Michael Diego, a 2016 University of Georgia graduate, is the founder and CEO of an artificial-intelligence startup called Wise Assistant. Diego co-founded Wise Assistant, formerly WitWay Inc, in August 2019 and developed the platform to improve social wellness by helping people feel better and focus more.
Diego said Wise Assistant has three steps: discover, plan and do. Users can discover good ideas and experiences, create a plan around the experience and then live the experience by doing it with the help of dossiers and reminders. Wise Assistant is all about intentions, he said.
“You set intentions. They could be, I want to stay connected … focusing less on work versus focusing more on self-care,” Diego said. “What Wise does is it just starts serving you ideas: based on these intentions, this is the best idea for you.”
Users can choose “yes” or “no,” similar to the social app Bumble. When users choose an idea they like, they hit “create a plan” and Wise Assistant prepares all the best parameters that it can.
Diego directly connects his desire to use media and technology for social good to his experiences at Grady College of Journalism and Mass Communications at UGA. However, he said the idea for his company didn’t form until four months into his yearlong deployment overseas for Hewlett Packard Enterprise in 2018.
Diego said he was living the dream in Sydney, Australia, watching the annual New Year’s Eve fireworks display, but he still felt empty.
“In my heart, I’m just like, this isn’t what I want to do,” Diego said. “These projects I’m working on are cool, I love all these people that I’m working with, but I’m not moving the world forward in a way that I feel like it should be moving forward.”
This pushed Diego to start a company. He met Ryan Brandt, co-founder and CTO of Wise Assistant, at a hackathon in Boston. Shortly after, they met Kevin Hawkins, co-founder and CPO, through a mutual connection. Diego said they all had a shared feeling of not having enough time to track all their experiences and wanting someone to do it for them. Now they have a total of nine people on their team.

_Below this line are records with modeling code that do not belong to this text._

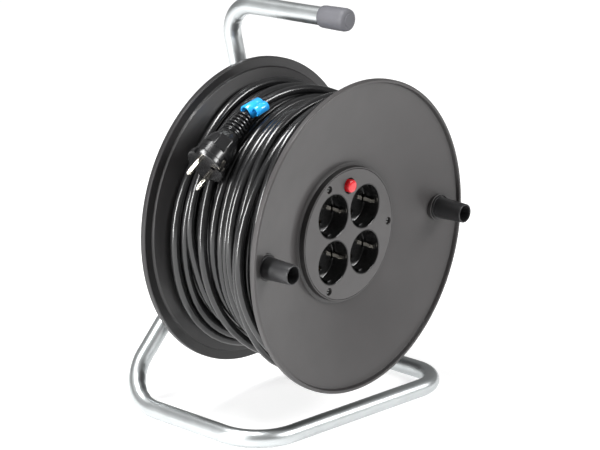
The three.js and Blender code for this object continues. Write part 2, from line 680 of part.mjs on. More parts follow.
// Inside the core the lead is clamped to the back of the contact housing and ends in a terminal block.
const LEAD_END_ANGLE = -12;
const CLAMP_ANGLE = 12;
function makeLead() {
  const lead = swept(leadPath(LEAD_END_ANGLE, 118), 16, CORD_R, 0, 10).intersect(bar(CORE_R, -40, 40, 40));
  part(drum, 'inner_lead', lead, 'cord');
  const bore = swept(leadPath(90, 150), 10, CORD_R + GAP, 0, 10);
  const collar = cut(swept(leadPath(96, 146), 8, 6.9, 0, 12), bore);
  const window = box([-80, -30, 30], [60, 10, 90]);
  part(drum, 'cord_grommet', collar.intersect(bar(CORE_R + 0.2, -40, 40, 48)).intersect(window), 'rubber');
}

// A piece on the back of the housing, turned so that its X runs outward from the axle.
function onHousing(name, body, colour, radius, degrees) {
  const [x, z] = polar(radius, degrees);
  const mesh = part(drum, name, body, colour, [x, 0, z]);
  mesh.rotation.y = -THREE.MathUtils.degToRad(degrees);
}

function makeClampAndTerminals() {
  const seatY = HOUSING_BACK_Y + GAP;
  const leadTop = LEAD_Y + CORD_R + GAP;
  const radius = CORE_R - SPIRAL_SLOPE * (EXIT_ANGLE - CLAMP_ANGLE);
  const ears = box([-12.5, seatY, -4], [12.5, seatY + 2.4, 4]);
  const arch = box([-7.6, seatY, -4], [7.6, leadTop + 1.8, 4]);
  const channel = box([-6, seatY - 1, -5], [6, leadTop, 5]);
  const holes = [-10.1, 10.1].map((x) => moved(bar(1.7, seatY - 1, 0, 12), x, 0, 0));
  onHousing('cord_clamp', cut(join(ears, arch), channel, ...holes), 'nylon', radius, CLAMP_ANGLE);
  const screw = join(bar(1.4, seatY + 0.1, seatY + 3, 12), bar(2.1, seatY + 2.7, seatY + 3.9, 12));
  onHousing('clamp_screw_1', screw, 'steel', radius - 10.1, CLAMP_ANGLE);
  onHousing('clamp_screw_2', screw, 'steel', radius + 10.1, CLAMP_ANGLE);
  const block = box([-7, seatY, -11], [7, seatY + 10, 11]);
  const ports = [-6, 0, 6].map((z) => moved(bar(2, seatY + 5, seatY + 12, 12), 0, 0, z));
  onHousing('terminal_block', cut(block, ...ports), 'nylon', 47, LEAD_END_ANGLE - 16);
}

// ---------------------------------------------------------------- plug
// In the plug's own frame +Y runs along its pins, the pins are spaced along X, and Y = 0 is its face.
const plug = new THREE.Group();
drum.add(plug);

function placePlug() {
  const along = PLUG_TIP.clone().sub(PLUG_TAIL).normalize();
  const across = PLUG_PIN_LINE.clone().addScaledVector(along, -PLUG_PIN_LINE.dot(along)).normalize();
  const third = across.clone().cross(along);
  plug.quaternion.setFromRotationMatrix(new THREE.Matrix4().makeBasis(across, along, third));
  plug.position.copy(PLUG_TIP).addScaledVector(along, -PLUG_PIN_LENGTH);
}

function makePlugBody() {
  const profile = [
    [0, -PLUG_LENGTH],
    [8.8, -PLUG_LENGTH],
    [10.5, -35],
    [14.6, -27],
    [16.6, -17],
    [16.8, -7],
    [PLUG_FACE_R, -5],
    [PLUG_FACE_R, -0.8],
    [PLUG_FACE_R - 0.8, 0],
    [0, 0],
  ];
  let body = turned(profile, 28);
  for (const side of [-1, 1]) {
    body = cut(body, box([-3.3, -12, side * 17.6 - 1.6], [3.3, 1, side * 17.6 + 1.6]));
    body = cut(body, box([side * 17.6 - 1.5, -12, -2.8], [side * 17.6 + 1.5, 1, 2.8]));
    body = cut(body, moved(bar(PIN_R + GAP, -8, 1, 12), side * PIN_SPACING / 2, 0, 0));
    body = cut(body, box([-5.5, -27, side * 16 - 2], [5.5, -16, side * 16 + 2]));
  }
  part(plug, 'plug_body', cut(body, moved(bar(2.5, -14, 1, 12), 0, 0, -9.8)), 'black');
  const pin = turned([
    [0, -7.6],
    [PIN_R, -7.6],
    [PIN_R, PLUG_PIN_LENGTH - 1.6],
    [1.3, PLUG_PIN_LENGTH - 0.2],
    [0, PLUG_PIN_LENGTH],
  ], 16);
  const contact = box([-2.9, -11.6, -0.4], [2.9, -0.3, 0.4]);
  [-1, 1].forEach((side, i) => {
    part(plug, `plug_pin_${i + 1}`, pin, 'nickel', [side * PIN_SPACING / 2, 0, 0]);
    part(plug, `plug_earth_contact_${i + 1}`, contact, 'brass', [0, 0, side * 16.9]);
  });
}

function makeStrainRelief() {
  const ribs = 6;
  const startY = -PLUG_LENGTH - GAP;
  const pitch = (RELIEF_LENGTH - 2) / ribs;
  const profile = [[0, startY], [8.4, startY]];
  for (let i = 0; i < ribs; i += 1) {
    const radius = 9.4 - (i * 2.5) / ribs;
    const y = startY - 0.6 - i * pitch;
    profile.push([radius, y - 0.4], [radius, y - 2.2]);
    profile.push([radius - 2.2, y - 2.6], [radius - 2.2, y - pitch + 0.2]);
  }
  const endY = startY - RELIEF_LENGTH + GAP;
  profile.push([6.2, endY + 0.7], [5.8, endY], [0, endY]);
  part(plug, 'plug_strain_relief', turned(profile, 12), 'black');
}

// The clip rings the cord just behind the strain relief and reaches over to the next turn.
function makeClip() {
  const path = tailPath();
  const centre = path.getPointAt(CLIP_PLACE);
  const along = path.getTangentAt(CLIP_PLACE);
  const outward = new THREE.Vector3(centre.x, 0, centre.z).normalize();
  outward.addScaledVector(along, -outward.dot(along)).normalize();
  const ring = sleeve(7.3, CORD_R + 1.6, -8, 8, 20);
  const arm = box([5.6, -8, -5.4], [8, 8, 4]);
  const roof = box([5.6, -8, 1.8], [13.4, 8, 4]);
  const lip = box([11.8, -8, -4.5], [13.4, 8, 4]);
  const clip = part(drum, 'plug_clip', join(ring, arm, roof, lip), 'blue', centre.toArray());
  const sideways = along.clone().cross(outward);
  clip.quaternion.setFromRotationMatrix(new THREE.Matrix4().makeBasis(sideways, along, outward));
}

makeFrameTube();
makeHandleCap();
makeFootPlug();
makeAxle();
makeRearFlange();
makeFrontFlange();
makeCore();
makeTieScrews();
makePlate();
makeSocketInserts();
makeEarthStraps();
makeBusBars();
makeContactHousing();
makePlateScrews();
makeCutout();
makeResetButton();
makePegs();
makeWinding();
makeTail();
makeLead();
makeClampAndTerminals();
placePlug();
makePlugBody();
makeStrainRelief();
makeClip();

reel.position.set(0, DRUM_MIDDLE_Y, TUBE_R * Math.cos(Math.PI / TUBE_SIDES) - FLOOR_TUBE_Z);

export default reel;
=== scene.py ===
import json
import math
import random

import bmesh
import bpy
from mathutils import Matrix, Vector


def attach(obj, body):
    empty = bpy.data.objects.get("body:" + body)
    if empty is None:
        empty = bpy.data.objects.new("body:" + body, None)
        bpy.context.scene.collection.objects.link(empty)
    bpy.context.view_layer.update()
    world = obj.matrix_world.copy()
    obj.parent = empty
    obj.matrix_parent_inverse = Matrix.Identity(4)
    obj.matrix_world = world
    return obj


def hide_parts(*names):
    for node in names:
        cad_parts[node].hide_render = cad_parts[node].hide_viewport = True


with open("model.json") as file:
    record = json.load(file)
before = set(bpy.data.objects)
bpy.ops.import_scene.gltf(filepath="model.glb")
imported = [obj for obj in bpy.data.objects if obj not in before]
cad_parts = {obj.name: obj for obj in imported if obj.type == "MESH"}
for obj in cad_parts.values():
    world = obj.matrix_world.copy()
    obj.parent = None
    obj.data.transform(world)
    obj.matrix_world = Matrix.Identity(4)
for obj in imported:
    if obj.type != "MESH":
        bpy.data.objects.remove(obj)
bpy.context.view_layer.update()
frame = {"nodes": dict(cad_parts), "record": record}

# An extension cord reel. Its shapes are in mm from the drum's middle on its axle, with Y along the axle and
# the socket face at -Y; at() and placed() take them to the frame's metres.
MM = 0.001
JOINTS = {joint["name"]: joint for joint in frame["record"]["behaviour"]["joints"]}
AXLE = Vector(JOINTS["drum_spin"]["pos_m"])


def at(x, y, z):
    """A place given in mm from the drum's middle, in the frame's metres."""
    return AXLE + Vector((x, y, z)) * MM


def polar(radius, degrees):
    angle = math.radians(degrees)
    return radius * math.cos(angle), radius * math.sin(angle)


# ---------------------------------------------------------------- camera
CAMERA_AZIMUTH = 48.53  # degrees
CAMERA_ELEVATION = 17.39
CAMERA_LENS = 136.9
CAMERA_DISTANCE = 2067
CAMERA_RIGHT = -4.9
CAMERA_UP = -2.0


def make_camera():
    azimuth, elevation = math.radians(CAMERA_AZIMUTH), math.radians(CAMERA_ELEVATION)
    back = Vector((-math.sin(azimuth) * math.cos(elevation), -math.cos(azimuth) * math.cos(elevation),
                   math.sin(elevation)))
    right = Vector((math.cos(azimuth), -math.sin(azimuth), 0))
    up = back.cross(right)
    data = bpy.data.cameras.new("camera")
    data.sensor_width = 36
    data.lens = CAMERA_LENS
    data.clip_end = 50
    camera = bpy.data.objects.new("camera", data)
    place = AXLE + (back * CAMERA_DISTANCE + right * CAMERA_RIGHT + up * CAMERA_UP) * MM
    camera.matrix_world = Matrix.Translation(place) @ Matrix((right, up, back)).transposed().to_4x4()
    bpy.context.collection.objects.link(camera)
    bpy.context.scene.camera = camera


make_camera()


# ---------------------------------------------------------------- materials
COAT_ROUGHNESS = 0.12
OPEN_SKY = 0.95  # a spot this open gets no painted shade, only its base colour
DEEP_CORNER = 0.35  # a spot this hidden gets the darkest painted shade
# The fraction of the base colour left where the painted shade is darkest.
PAINTED_SHADE_TONE = 0.12
SCRATCH_SCALE = (60, 900, 900)


def tones(color, spread):
    return [tuple(min(1, c * k) for c in color) + (1,) for k in (1 - spread, 1, 1 + spread)]


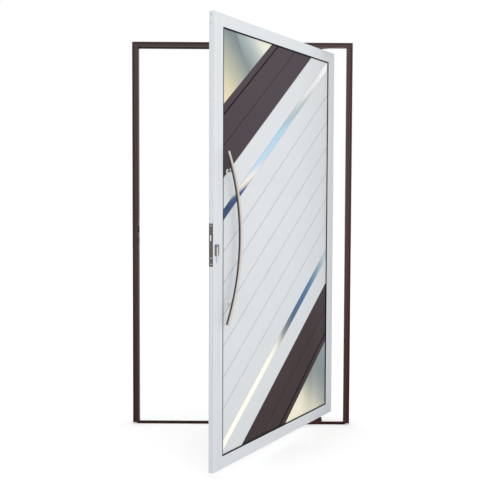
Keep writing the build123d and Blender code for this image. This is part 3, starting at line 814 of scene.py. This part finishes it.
for name, node, behind in (
    ("front_bowed_bar", "front_pull_bar", -BAR_FROM_MIDDLE),
    ("back_bowed_bar", "back_pull_bar", BAR_FROM_MIDDLE),
):
    bar = pull_bar(name, behind)
    bar.data.materials.append(satin)
    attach(bar, "leaf")
    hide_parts(node)
    print(name, len(bar.data.polygons), "faces")
post_steel = drawn_metal("satin_stainless_post", "#F6F6F4", "#E8E8E6", roughness=0.45)
finish(post_steel, "pull_bar_posts")

# %% [markdown]
# Each post stands on a flat washer that spreads its pull over the boards. A washer is a bevelled
# rectangle carried round the post, and all four are one piece.

# %% Washers
POST_FROM_EDGE = 108.0
POST_HEIGHTS = (781.0, 1375.0)
BOARD_FACE = 9.0
WASHER_SECTION = ((7.05, 0.0), (7.05, 1.7), (7.35, 2.0), (10.2, 2.0), (10.8, 1.4), (10.8, 0.0))
WASHER_STEPS = 48
mesh = bmesh.new()
for side in (-1, 1):
    for post_height in POST_HEIGHTS:
        rings = []
        for step in range(WASHER_STEPS):
            turn = 2 * pi * step / WASHER_STEPS
            ring = []
            for out, thick in WASHER_SECTION:
                across = POST_FROM_EDGE + out * cos(turn)
                height = post_height + out * sin(turn)
                ring.append(mesh.verts.new(on_leaf(across, side * (BOARD_FACE + thick), height)))
            rings.append(ring)
        for here, there in zip(rings, rings[1:] + rings[:1]):
            for corner in range(len(WASHER_SECTION)):
                after = (corner + 1) % len(WASHER_SECTION)
                mesh.faces.new((here[corner], here[after], there[after], there[corner]))
bmesh.ops.recalc_face_normals(mesh, faces=mesh.faces)
washer_mesh = bpy.data.meshes.new("post_washers")
mesh.to_mesh(washer_mesh)
mesh.free()
washer_mesh.materials.append(post_steel)
washers = bpy.data.objects.new("post_washers", washer_mesh)
bpy.context.scene.collection.objects.link(washers)
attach(washers, "leaf")
print("post_washers", len(washer_mesh.polygons), "faces")

# %% [markdown]
# ## Screws
#
# Countersunk cross-head screws hold the leaf's corners through its lock edge, the lock plate, the
# strike, the jambs and the top pivot plate. They all look alike and only their size, place and
# direction change, which is what Geometry Nodes are good at: one tree builds a head, cuts the
# cross and sets a copy on every point, turned to face the way that the point says. The heads end
# as real mesh, because instances don't survive the export.

# %% Screw tree
HEAD_SIDES = 28
CROWN_SHARE = 0.82
ARM_SHARE = 1.1
CROSS_LIFT = 0.9
SPIN_SEED = 7


def screw_tree():
    """Geometry Nodes group that sets a cross-head screw on every point, facing its own way."""
    tree = bpy.data.node_groups.new("cross_head_screws", "GeometryNodeTree")
    face = tree.interface
    face.new_socket("Geometry", in_out="INPUT", socket_type="NodeSocketGeometry")
    measures = {"Head Radius": 4 * MM, "Head Height": 0.8 * MM, "Cross Width": 0.9 * MM}
    for name, value in measures.items():
        socket = face.new_socket(name, in_out="INPUT", socket_type="NodeSocketFloat")
        socket.default_value = value
    face.new_socket("Material", in_out="INPUT", socket_type="NodeSocketMaterial")
    face.new_socket("Geometry", in_out="OUTPUT", socket_type="NodeSocketGeometry")
    given = add_node(tree, "NodeGroupInput")
    radius = given.outputs["Head Radius"]
    height = given.outputs["Head Height"]
    rim = add_node(tree, "ShaderNodeMath", {"operation": "MULTIPLY"}, _0=radius, _1=CROWN_SHARE)
    dome = add_node(
        tree, "GeometryNodeMeshCone", Vertices=HEAD_SIDES, Side_Segments=1,
        Radius_Top=rim.outputs[0], Radius_Bottom=radius, Depth=height,
    )
    arm = add_node(tree, "ShaderNodeMath", {"operation": "MULTIPLY"}, _0=radius, _1=ARM_SHARE)
    long_arm = add_node(
        tree, "ShaderNodeCombineXYZ", X=arm.outputs[0], Y=given.outputs["Cross Width"], Z=height
    )
    cross_arm = add_node(
        tree, "ShaderNodeCombineXYZ", X=given.outputs["Cross Width"], Y=arm.outputs[0], Z=height
    )
    first = add_node(tree, "GeometryNodeMeshCube", Size=long_arm.outputs[0])
    second = add_node(tree, "GeometryNodeMeshCube", Size=cross_arm.outputs[0])
    cross_up = add_node(tree, "ShaderNodeMath", {"operation": "MULTIPLY"}, _0=height, _1=CROSS_LIFT)
    lift = add_node(tree, "ShaderNodeCombineXYZ", Z=cross_up.outputs[0])
    arms = []
    for cube in (first, second):
        moved = add_node(
            tree, "GeometryNodeTransform",
            Geometry=cube.outputs["Mesh"], Translation=lift.outputs[0],
        )
        arms.append(moved.outputs["Geometry"])
    cut = add_node(
        tree, "GeometryNodeMeshBoolean", {"operation": "DIFFERENCE"}, Mesh_1=dome.outputs["Mesh"]
    )
    for arm_mesh in arms:
        tree.links.new(arm_mesh, cut.inputs["Mesh 2"])
    way = add_node(
        tree, "GeometryNodeInputNamedAttribute", {"data_type": "FLOAT_VECTOR"}, Name="facing"
    )
    turn = add_node(
        tree, "FunctionNodeAlignRotationToVector", {"axis": "Z"}, Vector=way.outputs["Attribute"]
    )
    spin = add_node(
        tree, "FunctionNodeRandomValue", {"data_type": "FLOAT"}, _2=0.0, _3=pi, Seed=SPIN_SEED
    )
    own_turn = add_node(tree, "ShaderNodeCombineXYZ", Z=spin.outputs[1])
    both = add_node(
        tree, "FunctionNodeRotateRotation", {"rotation_space": "LOCAL"},
        Rotation=turn.outputs["Rotation"], Rotate_By=own_turn.outputs[0],
    )
    copies = add_node(
        tree, "GeometryNodeInstanceOnPoints", Points=given.outputs["Geometry"],
        Instance=cut.outputs["Mesh"], Rotation=both.outputs["Rotation"],
    )
    real = add_node(tree, "GeometryNodeRealizeInstances", Geometry=copies.outputs["Instances"])
    painted = add_node(
        tree, "GeometryNodeSetMaterial",
        Geometry=real.outputs["Geometry"], Material=given.outputs["Material"],
    )
    add_node(tree, "NodeGroupOutput", Geometry=painted.outputs["Geometry"])
    return tree


screws = screw_tree()
print("screw tree", len(screws.nodes), "nodes")

# %% [markdown]
# A second function sets screws: it makes a few points that carry the direction, runs the tree on
# them, and keeps the result as one plain mesh.

# %% Setting screws
def set_screws(name, body, material, places, facing, radius, cross):
    """Screws at the given points, made into one plain mesh that rides on a body."""
    points = bpy.data.meshes.new(name + "_points")
    points.from_pydata([tuple(place) for place in places], [], [])
    way = points.attributes.new("facing", "FLOAT_VECTOR", "POINT")
    for index in range(len(places)):
        way.data[index].vector = facing
    carrier = bpy.data.objects.new(name, points)
    bpy.context.scene.collection.objects.link(carrier)
    modifier = carrier.modifiers.new("screws", "NODES")
    modifier.node_group = screws
    sizes = {"Head Radius": radius, "Cross Width": cross, "Material": material}
    for item in screws.interface.items_tree:
        if item.in_out == "INPUT" and item.name in sizes:
            modifier[item.identifier] = sizes[item.name]
    graph = bpy.context.evaluated_depsgraph_get()
    made = bpy.data.meshes.new_from_object(carrier.evaluated_get(graph))
    carrier.modifiers.clear()
    carrier.data = made
    made.name = name
    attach(carrier, body)
    print(name, len(places), "screws,", len(made.polygons), "faces")


# %% [markdown]
# The heads are sunk, and only the crown of each stands above its plate. On the lock edge two
# screws near each end hold the rails, and three hold the lock plate. They are bright zinc.

# %% Screws of the leaf
screw_zinc = drawn_metal("zinc_screw", "#DAD8D4", "#C6C2BC", roughness=0.35)
screw_brown = drawn_metal("browned_steel_screw", "#5A4E4A", "#463C38", roughness=0.45)
towards_jamb = -along_leaf
HEIGHTS_OF_CORNER_SCREWS = (52.9, 84.3, 2012.1, 2048.8)
HEIGHTS_OF_PLATE_SCREWS = (965.9, 993.1, 1135.7)
set_screws(
    "corner_screws", "leaf", screw_zinc,
    [on_leaf(0, 0, height) for height in HEIGHTS_OF_CORNER_SCREWS], towards_jamb,
    radius=5.6 * MM, cross=1.1 * MM,
)
set_screws(
    "lock_plate_screws", "leaf", screw_zinc,
    [on_leaf(0, 0, height) for height in HEIGHTS_OF_PLATE_SCREWS], towards_jamb,
    radius=3.2 * MM, cross=0.8 * MM,
)

# %% [markdown]
# The frame's own screws hold the strike, bolt each jamb to the wall near its ends, and hold the
# plate of the top pivot. Those in jambs and strike are browned, so that they don't stand out from
# the paint.

# %% Screws of the frame
strike_low, strike_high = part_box("strike_box")
plate_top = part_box("top_pivot_pin")[1].z
STRIKE_SCREW_INSET = 9 * MM
ANCHOR_HEIGHTS = (0.250, 1.850)
PLATE_THICK = 3 * MM
PLATE_SCREW_OUT = 26 * MM
jamb_face = strike_high.x
strike_heights = (strike_low.z + STRIKE_SCREW_INSET, strike_high.z - STRIKE_SCREW_INSET)
set_screws(
    "strike_screws", "frame", screw_brown,
    [(jamb_face, 0, height) for height in strike_heights], Vector((1, 0, 0)),
    radius=3.2 * MM, cross=0.8 * MM,
)
set_screws(
    "lock_jamb_anchors", "frame", screw_brown,
    [(jamb_face, 0, height) for height in ANCHOR_HEIGHTS], Vector((1, 0, 0)),
    radius=5.2 * MM, cross=1.2 * MM,
)
set_screws(
    "pivot_jamb_anchors", "frame", screw_brown,
    [(-jamb_face, 0, height) for height in ANCHOR_HEIGHTS], Vector((-1, 0, 0)),
    radius=5.2 * MM, cross=1.2 * MM,
)
set_screws(
    "top_plate_screws", "frame", screw_zinc,
    [(pivot.x + out, 0, plate_top - PLATE_THICK) for out in (-PLATE_SCREW_OUT, PLATE_SCREW_OUT)],
    Vector((0, 0, -1)), radius=4.0 * MM, cross=0.9 * MM,
)

# %% [markdown]
# ## Finish
#
# Colours are shown as they are written, with Blender's Standard view.

# %% Finish
bpy.context.scene.view_settings.view_transform = "Standard"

On the Wise Assistant website, some suggestions to improve wellness the virtual assistant can provide are learning a new language with a friend, organizing a monthly bike trip, getting personalized recommendations for new shows and sliding into the DMs of your favorite celebrity.
Brandt said Wise Assistant’s focus is on connection.
“I think connection is something that all of us feel we wish we had more of, especially during the pandemic,” Brandt said. “Self connection and the things that precipitate it are really the things we’re trying to go toward.”
COVID-19 validated the direction they had for the company, Diego said. Wise Assistant went from acting as just a calendar to an assistant that purposefully manages that calendar for the user.
Wise Assistant is not available on the App Store, which is an intentional move. The goal is to get people off the platform, Diego said, so it works similarly to a plugin that acts in the background.
To Diego, the perfect experience for their users is that they forget about their phone.
“Whether you’re spending more time with your friends, laughing more, cooking, baking a cake rather than watching baking videos — that’s what we want people to get out of it, to live those experiences,” Diego said. “Forget the phones, forget the plans and let us handle that.”